Vers la fin de sa carrière dramatique, Dancourt vit avec désespoir le public s'éloigner de son théâtre; il ne comprit pas qu'il était en grande partie la cause de cette indifférence. En effet, depuis plus de quinze ans, il ne laissait représenter sur la première scène du monde que des petites pièces, des vaudevilles de sa composition, fort spirituels sans doute, mais plus faits pour des théâtres forains (alors petits théâtres de Paris), que pour ceux sur lesquels on avait été habitué si longtemps à entendre les belles comédies de Molière. De loin en loin, Dancourt faisait quelques exceptions, mais c'était pour revenir bien vite à son répertoire léger, frivole, amusant; répertoire qui n'eût pas dû être le principal aliment de la scène française. Il aurait dû comprendre qu'il faut à un public d'élite des ouvrages que ce public puisse voir plusieurs fois sans se lasser de les entendre. Attribuant donc l'éloignement qu'on montrait pour son théâtre, à ce qu'il ne sacrifiait pas assez au goût du jour qu'il croyait tourné vers les pièces foraines, il essaya d'introduire ce genre aux Français, comme de nos jours les directeurs des théâtres parisiens ne cherchent que les pièces féeries, ou les pièces à exhibition féminines pour obtenir des succès éphémères. La nouvelle phase dans laquelle le malheureux directeur voulut entrer ne lui fut pas heureuse. Il eut alors le tort et le mauvais esprit de se fâcher et de s'en référer à ses priviléges exclusifs contre les petites scènes de la foire. Pour tenter de vaincre l'indifférence des Parisiens à l'endroit de sa troupe, il composa Sancho-Pança gouverneur, fit cinq actes en vers, y joignit un divertissement avec musique de Gilliers, copia assez servilement la donnée, et même à tel point que les comédiens délibérèrent s'ils ne lui refuseraient pas sa part d'auteur. Sa comédie réussit faiblement.
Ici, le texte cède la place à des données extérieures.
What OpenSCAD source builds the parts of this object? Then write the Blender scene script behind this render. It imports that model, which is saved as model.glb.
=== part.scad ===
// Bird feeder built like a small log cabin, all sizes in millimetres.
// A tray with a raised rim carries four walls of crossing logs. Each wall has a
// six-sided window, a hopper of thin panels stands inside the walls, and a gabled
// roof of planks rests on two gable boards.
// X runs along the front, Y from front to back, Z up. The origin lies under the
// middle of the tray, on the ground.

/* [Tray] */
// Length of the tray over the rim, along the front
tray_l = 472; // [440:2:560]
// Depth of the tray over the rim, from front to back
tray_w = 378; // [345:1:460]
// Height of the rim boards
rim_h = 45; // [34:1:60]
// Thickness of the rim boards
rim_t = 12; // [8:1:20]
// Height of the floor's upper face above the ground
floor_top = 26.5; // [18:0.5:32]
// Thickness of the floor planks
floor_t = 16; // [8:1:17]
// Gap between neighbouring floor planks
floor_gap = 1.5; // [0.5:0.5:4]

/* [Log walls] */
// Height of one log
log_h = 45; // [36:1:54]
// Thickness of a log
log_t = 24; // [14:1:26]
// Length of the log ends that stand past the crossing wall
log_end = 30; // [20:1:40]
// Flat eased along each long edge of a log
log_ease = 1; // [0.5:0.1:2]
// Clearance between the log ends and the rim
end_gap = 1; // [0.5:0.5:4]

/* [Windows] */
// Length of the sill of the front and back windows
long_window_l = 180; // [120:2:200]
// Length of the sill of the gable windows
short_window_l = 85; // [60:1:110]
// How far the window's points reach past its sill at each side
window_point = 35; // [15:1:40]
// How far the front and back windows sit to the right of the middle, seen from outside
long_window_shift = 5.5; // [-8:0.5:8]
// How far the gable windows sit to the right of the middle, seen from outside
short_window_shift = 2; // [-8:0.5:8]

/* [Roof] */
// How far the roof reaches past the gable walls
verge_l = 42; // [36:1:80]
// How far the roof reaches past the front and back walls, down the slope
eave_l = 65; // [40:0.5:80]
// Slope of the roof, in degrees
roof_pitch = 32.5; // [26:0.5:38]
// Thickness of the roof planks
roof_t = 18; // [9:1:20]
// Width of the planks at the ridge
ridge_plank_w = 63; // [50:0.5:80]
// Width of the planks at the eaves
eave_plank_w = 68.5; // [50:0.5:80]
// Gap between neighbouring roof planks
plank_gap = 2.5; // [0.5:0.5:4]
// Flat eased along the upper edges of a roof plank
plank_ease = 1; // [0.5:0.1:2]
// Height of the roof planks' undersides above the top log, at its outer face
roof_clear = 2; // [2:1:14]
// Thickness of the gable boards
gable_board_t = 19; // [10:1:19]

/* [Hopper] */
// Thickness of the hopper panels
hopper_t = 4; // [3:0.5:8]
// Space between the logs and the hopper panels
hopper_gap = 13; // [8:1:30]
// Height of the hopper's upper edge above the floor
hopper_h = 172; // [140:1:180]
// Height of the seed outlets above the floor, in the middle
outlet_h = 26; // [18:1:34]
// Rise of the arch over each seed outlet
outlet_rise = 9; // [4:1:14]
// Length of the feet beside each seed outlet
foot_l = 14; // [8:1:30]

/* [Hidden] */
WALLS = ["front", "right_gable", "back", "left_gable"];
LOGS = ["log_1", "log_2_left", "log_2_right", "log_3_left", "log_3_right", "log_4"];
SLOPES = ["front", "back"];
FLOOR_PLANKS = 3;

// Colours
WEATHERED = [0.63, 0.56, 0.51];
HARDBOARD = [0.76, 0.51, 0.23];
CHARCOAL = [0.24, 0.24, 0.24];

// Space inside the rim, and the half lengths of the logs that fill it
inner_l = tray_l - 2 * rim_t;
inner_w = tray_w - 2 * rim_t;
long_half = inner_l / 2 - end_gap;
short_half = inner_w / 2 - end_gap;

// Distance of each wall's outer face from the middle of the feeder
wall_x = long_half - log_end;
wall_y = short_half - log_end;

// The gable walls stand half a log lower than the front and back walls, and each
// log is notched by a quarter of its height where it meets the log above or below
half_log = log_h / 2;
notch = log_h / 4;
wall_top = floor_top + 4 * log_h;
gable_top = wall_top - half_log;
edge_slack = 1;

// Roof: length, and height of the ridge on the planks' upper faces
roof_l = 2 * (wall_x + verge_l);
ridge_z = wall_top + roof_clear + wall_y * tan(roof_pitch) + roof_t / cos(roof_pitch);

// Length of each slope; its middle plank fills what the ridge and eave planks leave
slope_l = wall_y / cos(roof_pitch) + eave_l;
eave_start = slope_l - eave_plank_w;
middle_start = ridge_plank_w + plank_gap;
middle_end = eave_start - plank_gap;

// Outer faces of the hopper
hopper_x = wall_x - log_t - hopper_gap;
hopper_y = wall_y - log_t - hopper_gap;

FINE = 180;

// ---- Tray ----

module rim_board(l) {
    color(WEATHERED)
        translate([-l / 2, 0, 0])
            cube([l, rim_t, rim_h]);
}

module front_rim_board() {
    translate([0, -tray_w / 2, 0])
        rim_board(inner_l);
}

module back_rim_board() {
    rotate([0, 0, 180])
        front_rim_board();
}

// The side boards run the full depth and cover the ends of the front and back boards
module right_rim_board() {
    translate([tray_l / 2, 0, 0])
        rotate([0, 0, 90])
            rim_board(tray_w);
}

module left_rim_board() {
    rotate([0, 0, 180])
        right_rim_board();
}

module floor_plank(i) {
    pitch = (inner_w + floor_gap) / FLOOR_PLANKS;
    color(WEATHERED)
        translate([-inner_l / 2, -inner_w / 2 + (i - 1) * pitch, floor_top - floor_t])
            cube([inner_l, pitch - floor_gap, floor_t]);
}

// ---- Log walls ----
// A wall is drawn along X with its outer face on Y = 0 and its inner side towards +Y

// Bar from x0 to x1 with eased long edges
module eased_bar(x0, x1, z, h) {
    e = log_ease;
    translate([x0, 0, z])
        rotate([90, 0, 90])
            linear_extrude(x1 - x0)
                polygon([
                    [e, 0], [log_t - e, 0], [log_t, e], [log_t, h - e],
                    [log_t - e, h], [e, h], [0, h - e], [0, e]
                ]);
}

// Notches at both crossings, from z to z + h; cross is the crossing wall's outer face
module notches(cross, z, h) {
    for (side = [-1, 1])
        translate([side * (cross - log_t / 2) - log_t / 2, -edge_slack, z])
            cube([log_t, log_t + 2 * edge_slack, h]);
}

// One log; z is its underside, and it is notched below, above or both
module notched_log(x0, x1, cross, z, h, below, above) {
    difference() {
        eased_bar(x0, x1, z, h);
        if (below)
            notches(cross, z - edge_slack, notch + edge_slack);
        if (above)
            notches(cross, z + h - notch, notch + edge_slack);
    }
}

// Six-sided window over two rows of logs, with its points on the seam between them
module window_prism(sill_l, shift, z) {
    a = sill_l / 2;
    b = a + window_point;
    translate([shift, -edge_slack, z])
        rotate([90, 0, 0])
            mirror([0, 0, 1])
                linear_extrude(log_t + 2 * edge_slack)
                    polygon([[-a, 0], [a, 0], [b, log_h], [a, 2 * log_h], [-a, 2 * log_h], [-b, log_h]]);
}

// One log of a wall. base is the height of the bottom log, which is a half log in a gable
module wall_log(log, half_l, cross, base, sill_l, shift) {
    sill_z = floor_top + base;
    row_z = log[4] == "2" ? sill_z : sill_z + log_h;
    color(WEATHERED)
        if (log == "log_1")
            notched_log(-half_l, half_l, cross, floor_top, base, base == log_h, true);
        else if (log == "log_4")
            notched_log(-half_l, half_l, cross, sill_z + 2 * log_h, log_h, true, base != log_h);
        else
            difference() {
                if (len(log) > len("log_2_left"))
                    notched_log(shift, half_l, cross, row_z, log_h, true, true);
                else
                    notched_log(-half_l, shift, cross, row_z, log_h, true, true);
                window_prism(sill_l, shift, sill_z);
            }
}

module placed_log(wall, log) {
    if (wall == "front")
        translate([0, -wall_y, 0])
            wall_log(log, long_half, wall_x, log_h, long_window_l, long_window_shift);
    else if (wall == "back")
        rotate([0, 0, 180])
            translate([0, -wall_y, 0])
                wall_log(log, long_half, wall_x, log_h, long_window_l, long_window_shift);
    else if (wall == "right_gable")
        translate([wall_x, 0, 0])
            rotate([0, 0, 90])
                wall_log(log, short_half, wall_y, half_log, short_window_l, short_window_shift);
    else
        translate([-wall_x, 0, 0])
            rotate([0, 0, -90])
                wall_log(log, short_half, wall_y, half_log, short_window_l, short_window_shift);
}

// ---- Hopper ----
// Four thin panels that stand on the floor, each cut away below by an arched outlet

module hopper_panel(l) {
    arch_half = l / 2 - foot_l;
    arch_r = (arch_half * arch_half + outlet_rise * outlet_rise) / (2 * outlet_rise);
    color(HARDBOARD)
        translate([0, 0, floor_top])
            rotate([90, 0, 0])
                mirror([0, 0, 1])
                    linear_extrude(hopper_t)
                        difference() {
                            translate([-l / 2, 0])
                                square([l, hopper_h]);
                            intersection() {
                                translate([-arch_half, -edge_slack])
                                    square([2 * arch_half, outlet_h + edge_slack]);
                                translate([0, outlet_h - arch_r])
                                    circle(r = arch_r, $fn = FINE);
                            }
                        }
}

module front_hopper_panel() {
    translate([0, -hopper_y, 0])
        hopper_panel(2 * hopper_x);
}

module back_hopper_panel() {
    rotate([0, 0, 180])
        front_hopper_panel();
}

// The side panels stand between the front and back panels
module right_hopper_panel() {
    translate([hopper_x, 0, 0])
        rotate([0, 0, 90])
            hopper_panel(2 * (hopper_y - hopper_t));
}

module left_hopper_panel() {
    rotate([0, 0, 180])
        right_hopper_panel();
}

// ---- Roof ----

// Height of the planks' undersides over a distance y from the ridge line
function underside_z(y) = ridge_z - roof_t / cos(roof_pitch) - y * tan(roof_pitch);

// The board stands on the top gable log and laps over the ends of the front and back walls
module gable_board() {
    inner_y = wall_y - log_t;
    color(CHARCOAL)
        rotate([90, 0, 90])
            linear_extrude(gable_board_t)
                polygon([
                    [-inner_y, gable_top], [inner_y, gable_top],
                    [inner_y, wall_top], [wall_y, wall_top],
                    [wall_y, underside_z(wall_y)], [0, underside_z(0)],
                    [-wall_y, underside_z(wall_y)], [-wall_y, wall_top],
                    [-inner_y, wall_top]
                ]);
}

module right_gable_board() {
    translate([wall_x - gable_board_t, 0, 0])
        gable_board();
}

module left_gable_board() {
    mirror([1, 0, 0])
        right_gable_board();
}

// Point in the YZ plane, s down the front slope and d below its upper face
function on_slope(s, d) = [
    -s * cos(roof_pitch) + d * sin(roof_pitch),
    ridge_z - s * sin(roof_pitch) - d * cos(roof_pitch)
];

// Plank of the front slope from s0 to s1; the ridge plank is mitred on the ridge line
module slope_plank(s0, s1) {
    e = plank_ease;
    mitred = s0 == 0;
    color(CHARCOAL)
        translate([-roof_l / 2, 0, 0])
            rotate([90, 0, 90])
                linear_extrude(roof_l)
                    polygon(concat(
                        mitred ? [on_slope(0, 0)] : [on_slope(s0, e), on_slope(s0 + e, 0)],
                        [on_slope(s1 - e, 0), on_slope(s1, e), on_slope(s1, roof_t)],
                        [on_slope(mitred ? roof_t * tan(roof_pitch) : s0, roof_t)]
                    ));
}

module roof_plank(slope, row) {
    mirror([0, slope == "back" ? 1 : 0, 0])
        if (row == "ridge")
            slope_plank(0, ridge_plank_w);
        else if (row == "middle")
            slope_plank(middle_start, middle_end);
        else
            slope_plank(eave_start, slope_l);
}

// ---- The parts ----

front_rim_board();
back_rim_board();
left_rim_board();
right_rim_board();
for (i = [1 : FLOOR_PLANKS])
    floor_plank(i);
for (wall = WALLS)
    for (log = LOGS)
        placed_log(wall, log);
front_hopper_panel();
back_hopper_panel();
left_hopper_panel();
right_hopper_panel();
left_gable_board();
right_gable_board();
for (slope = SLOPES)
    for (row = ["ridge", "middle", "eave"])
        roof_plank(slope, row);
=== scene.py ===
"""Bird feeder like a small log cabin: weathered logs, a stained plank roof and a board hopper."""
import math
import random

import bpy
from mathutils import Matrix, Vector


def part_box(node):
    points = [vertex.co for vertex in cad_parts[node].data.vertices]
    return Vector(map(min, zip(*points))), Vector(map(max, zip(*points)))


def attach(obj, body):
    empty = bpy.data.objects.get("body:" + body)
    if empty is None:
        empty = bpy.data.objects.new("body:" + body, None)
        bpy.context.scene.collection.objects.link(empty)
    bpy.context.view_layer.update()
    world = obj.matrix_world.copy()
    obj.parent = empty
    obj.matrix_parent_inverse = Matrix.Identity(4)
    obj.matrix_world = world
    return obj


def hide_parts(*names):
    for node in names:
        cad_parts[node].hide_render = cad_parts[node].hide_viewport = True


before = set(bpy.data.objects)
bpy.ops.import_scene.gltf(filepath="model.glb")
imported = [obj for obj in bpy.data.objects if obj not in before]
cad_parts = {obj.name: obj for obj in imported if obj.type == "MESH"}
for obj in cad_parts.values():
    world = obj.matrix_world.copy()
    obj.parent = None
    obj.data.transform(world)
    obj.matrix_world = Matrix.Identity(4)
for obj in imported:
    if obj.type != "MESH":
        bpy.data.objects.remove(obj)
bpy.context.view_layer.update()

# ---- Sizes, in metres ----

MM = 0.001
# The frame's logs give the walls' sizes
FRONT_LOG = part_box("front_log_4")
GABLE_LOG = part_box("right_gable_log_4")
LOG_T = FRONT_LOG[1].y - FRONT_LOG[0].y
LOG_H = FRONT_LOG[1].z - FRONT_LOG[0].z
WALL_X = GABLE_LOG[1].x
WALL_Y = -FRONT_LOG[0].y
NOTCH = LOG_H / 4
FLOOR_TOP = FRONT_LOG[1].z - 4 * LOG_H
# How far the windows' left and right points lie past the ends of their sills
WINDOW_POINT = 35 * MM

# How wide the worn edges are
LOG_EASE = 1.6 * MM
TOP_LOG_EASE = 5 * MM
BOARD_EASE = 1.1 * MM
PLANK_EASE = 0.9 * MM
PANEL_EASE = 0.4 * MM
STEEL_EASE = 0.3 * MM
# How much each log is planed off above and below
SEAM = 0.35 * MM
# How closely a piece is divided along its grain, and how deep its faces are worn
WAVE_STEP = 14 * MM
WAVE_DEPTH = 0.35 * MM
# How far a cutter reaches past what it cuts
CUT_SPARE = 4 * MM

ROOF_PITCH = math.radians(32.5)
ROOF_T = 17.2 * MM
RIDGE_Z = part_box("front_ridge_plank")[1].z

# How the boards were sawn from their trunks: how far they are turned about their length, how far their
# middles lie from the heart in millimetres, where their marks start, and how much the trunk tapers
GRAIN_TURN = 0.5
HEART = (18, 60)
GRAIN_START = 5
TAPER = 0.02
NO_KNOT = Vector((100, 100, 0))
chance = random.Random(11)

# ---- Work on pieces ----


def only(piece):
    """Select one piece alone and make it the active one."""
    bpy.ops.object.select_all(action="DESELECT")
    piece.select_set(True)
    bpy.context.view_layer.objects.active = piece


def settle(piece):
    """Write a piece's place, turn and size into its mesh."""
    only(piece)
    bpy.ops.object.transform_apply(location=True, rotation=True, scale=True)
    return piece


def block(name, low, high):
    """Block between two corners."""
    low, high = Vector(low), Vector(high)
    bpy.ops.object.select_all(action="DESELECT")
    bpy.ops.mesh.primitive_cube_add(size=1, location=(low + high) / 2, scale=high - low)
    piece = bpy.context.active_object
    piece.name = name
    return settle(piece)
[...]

Un vaudeville, un des derniers de ceux qu'il fit représenter, le Vert-Galant, joué en 1714, avec divertissement et musique du fidèle Gilliers, attira quelque temps le public, et le remit sur le chemin de la Comédie-Française. Le sujet était une aventure burlesque arrivée à un certain abbé connu pour sa galanterie. Cet abbé faisait une cour assidue à la femme d'un teinturier, charmante créature qui avait le mauvais goût de préférer son mari à l'homme au petit collet. Elle fit part un beau jour à son époux des poursuites souvent fatigantes de son galant. L'époux s'entendit avec elle, annonça un voyage, prépara tout avant de partir pour la mystification convenue, puis il feignit de s'en aller. L'heureux abbé arrive, obtient un rendez-vous, un souper avec sa belle; mais au beau milieu du repas, le féroce teinturier revient, se jette sur l'amoureux de sa femme et le plonge des pieds à la tête dans une cuve de teinture verte qui se trouve là, comme par hasard. L'aventure fit du bruit; les époux n'avaient pas intérêt à ne pas l'ébruiter; l'abbé fut surnommé l'Abbé Vert, et Dancourt en fit une jolie comédie, remplaçant l'abbé par un faiseur d'affaires ou un agioteur.
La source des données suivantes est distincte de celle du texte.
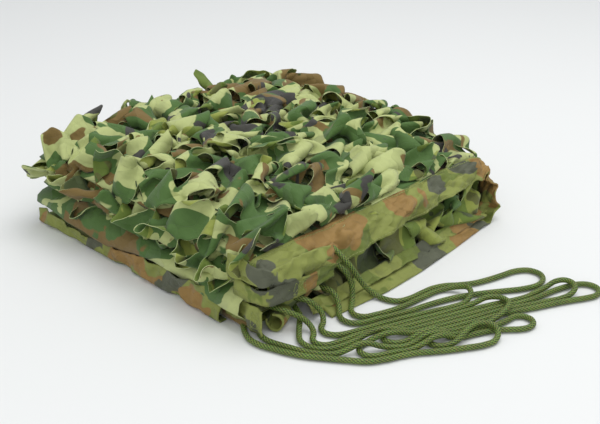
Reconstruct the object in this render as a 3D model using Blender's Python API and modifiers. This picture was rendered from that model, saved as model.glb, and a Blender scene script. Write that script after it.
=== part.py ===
"""A camouflage net, folded into a square pack, with its tie cords lying beside it.

The garnish is woodland cloth with rows of slits that open into ruffled leaves. It
is folded back and forth along Y and wrapped once in its own outer layer, so that
its floor layer turns up at the back and comes over the top. Binding tape is sewn
to its right edge and to its front end, and corner tabs hold the tie cords.
Metres, +Z up. The origin is on the floor under the middle of the pack.
"""

import math
from collections import namedtuple

import bmesh
import bpy
import numpy as np
from mathutils import Vector

MM = 0.001

# Sizes of the pack.
CLOTH_LEFT = -0.168
CLOTH_RIGHT = 0.142
CLOTH_THICKNESS = 0.0012
FLOOR_LAYER_MIDDLE = CLOTH_THICKNESS / 2
SEAM_GAP = 0.0005
TAPE_WIDTH = 0.028
TAPE_THICKNESS = 0.002
CORD_DIAMETER = 0.005

# The slits of the garnish: rows across the cloth, staggered from row to row.
FINE_COLUMNS = 24
COARSE_COLUMNS = 12
FINE_ROW = 0.010
ROWS_PER_RIBBON = 3
SLIT_COLUMNS = 4
SLIT_PERIOD = 6
SLIT_STAGGER = 3
SLIT_OPENING = 0.0055
SLIT_WAVE = 0.0035
LEAF_LIFT = 0.0095
LEAF_DIP = -0.0032
# How strongly the leaves stand out away from the top, as a share of the lift there.
LEAF_SHARE_AT_BACK = 0.35
LEAF_SHARE_AT_FRONT_FOLD = 0.45
PLAIN_RIGHT_MARGIN = (0.02, 0.14)
DOME_HEIGHT = 0.004
LEFT_EDGE_WAVE = 0.0022

# The folded layers aren't level: one gentle warp moves them all, so that they stay
# clear of each other. It leaves the taped edges and the floor layer alone.
FRONT_WARP = 0.0032
LEVEL_WARP = 0.0026
# Away from the taped edge the pack swells: upwards by a share of the height, and out
# at its front and back.
RISE_SHARE = 0.30
FRONT_SWELL = 0.0055
BACK_SWELL = 0.0065

# One row for each layer of cloth, in the order in which the cloth runs, in
# millimetres. bulge is how far the fold after the layer stands out; a fold at the
# back follows a layer that runs to the back.
Layer = namedtuple("Layer", "name runs_to front_y front_z back_y back_z bulge")
LAYERS = (
    Layer("floor", "back", -150, 0.6, 150, 0.6, 16),
    Layer("top", "front", -156, 66, 150, 70, 9),
    Layer("under_top", "back", -156, 50.5, 138, 56, 6),
    Layer("upper_middle", "front", -155, 45, 138, 41, 8),
    Layer("middle", "back", -155, 29, 140, 36, 5),
    Layer("lower_middle", "front", -154, 25, 140, 24, 8),
    Layer("low", "back", -154, 12.5, 141, 20, 5),
    Layer("lower", "front", -153, 8.5, 141, 9, 3),
    Layer("lowest", "back", -152, 4.5, 135, 4.8, 0),
)
FOLD_STEPS = 4
LAYER_STEPS = 4
FINE_PAST_FOLD = 0.012
SAME_ROW = 1e-5

# How steeply the right-hand tape hangs inwards at its outer edge. past is counted
# in millimetres from the start of the layer, or from its end where from_end is set.
Slope = namedtuple("Slope", "layer from_end past degrees")
TAPE_SLOPES = (
    Slope("floor", False, 50, 16),
    Slope("floor", True, 0, 20),
    Slope("floor", True, 42, 30),
    Slope("top", False, 20, 62),
    Slope("top", False, 80, 72),
    Slope("top", True, 0, 72),
)
TAPE_WRINKLE = 4
TAPE_START = 0.050
TAPE_PAST_TOP = 0.010
TAPE_STEPS = 4

# The end tape: a flat margin beside the seam, then a part that turns up.
END_TAPE_FLAT = 0.004
END_TAPE_TURNED = 0.020
END_TAPE_SLOPE = math.radians(76)
END_TAPE_LEFT = CLOTH_LEFT + 0.002
END_TAPE_RIGHT = 0.112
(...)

Nous avons déjà fait voir que Dancourt n'était pas trop scrupuleux sur certains articles. Il pillait volontiers partout et se faisait encore plus volontiers payer ce qui ne lui était pas dû. Il avait composé et fait jouer en 1687 un petit acte intitulé: la Désolation des Joueuses; en 1714, il imagina de donner une seconde fois ce vaudeville, comme une nouveauté en changeant le titre en celui de la Déroute du Pharaon. Les comédiens, pour ne pas lui payer la part d'auteur, refusèrent de représenter cette pièce, bien qu'elle fût répétée et annoncée sur l'affiche.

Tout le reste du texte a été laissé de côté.